10. Jesus’s point is clear; even among His own people, those who are a part of His Bride, the Church, there are those who will regret His coming.
11. 1 John 2:28 says -
And now, little children, abide in Him, that when He appears, we may have confidence and not be ashamed before Him at His coming.
12. When Jesus comes for us, there’s the potential that He’ll find some in the midst of compromise; their hands filled with and lives centered on worthless things; building with wood, hay and stubble while having pushed the gold, silver and precious gems of God’s grace & truth to the side.
13. Don’t be one of them – be an Abraham – passing from this life to that – Full!
1. Let me end by asking – Who will you be gathered to when you step from this life into eternity? Believers or unbelievers? The saved or the lost?
2. There’s an ancient story that tells of how Satan called for a great convocation of his chief tempters.
a. it was their goal to develop an effective strategy for keeping people out of heaven.
b. there was a long silence, and then one demon rose and said, “Why don’t we tell the humans that there is no God.”
c. Satan sneered and replied, "That would never work. God has put eternity in their hearts and they know intuitively that He exists. All they have to do is look at creation. That lie would work with a few of the less intelligent ones, but not the rest.”
d. there was another long silence then another demon raised his hand and said, “Let’s tell them there is no right and wrong.”
e. many demon heads nodded up and down the table, but again, Satan just shook his head and said, “God has given them a conscience. When they sin, they feel guilt.

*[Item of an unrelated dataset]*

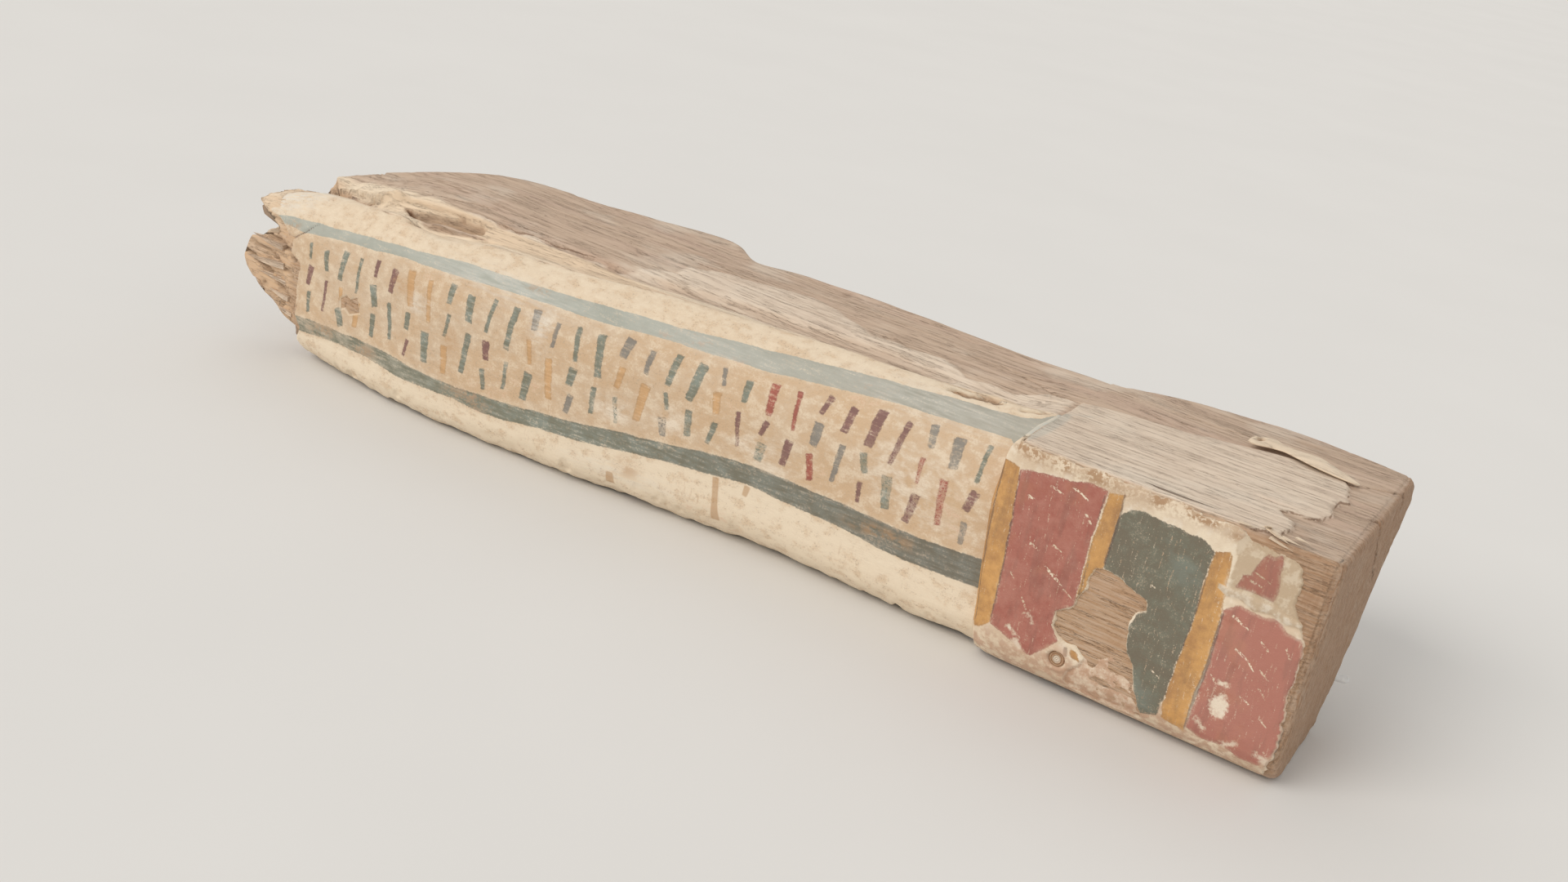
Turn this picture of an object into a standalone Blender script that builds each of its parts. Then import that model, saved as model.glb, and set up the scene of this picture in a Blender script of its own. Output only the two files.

Again, we might fool a few, but the majority will never buy it.”
f. an even longer period of silence settled over the conclave until the devil himself began to chuckle.
g. the chuckle turned into a roaring laugh and he banged the table in front of him, “I’ve got it,” he said, ‘We can’t tell them, there is no God or there is no right and wrong. We’ll just tell them there is no hurry.”
3. And maybe that’s what’s being whispered in your ear right now.
4. You know you ought to give your life to Christ and receive Him as your Lord & Savior, but you keep delaying.
5. “Later” you say! After this or that . . .
6. How do you now there is a later? You’re not guaranteed later – you have right now and that’s all.
7. In Acts 24 we read about a man named Felix, the governor of Caesarea.
a. the Apostle Paul was in his prison for preaching Christ.
b. Felix saw something in Paul that he wanted and had Paul regularly brought to him to hear him preach
c. and Paul would, reasoning with him about God, and eternity, sharing with him about Christ’s love and forgives.
d. Felix knew what Paul was saying was right and that he ought to become a Christian
e. but he hesitated because that meant repenting and forsaking his sin, and Felix was loath to give it up.
f. so he resisted, and sent Paul away, saying, “When I have a more convenient time I’ll send for you again and hear what you have to say.”
g. it never came – he was replaced as governor and never saw or heard Paul again.
8. Don’t play with eternity, don’t gamble with your soul.
9. There is no more convenient moment than this!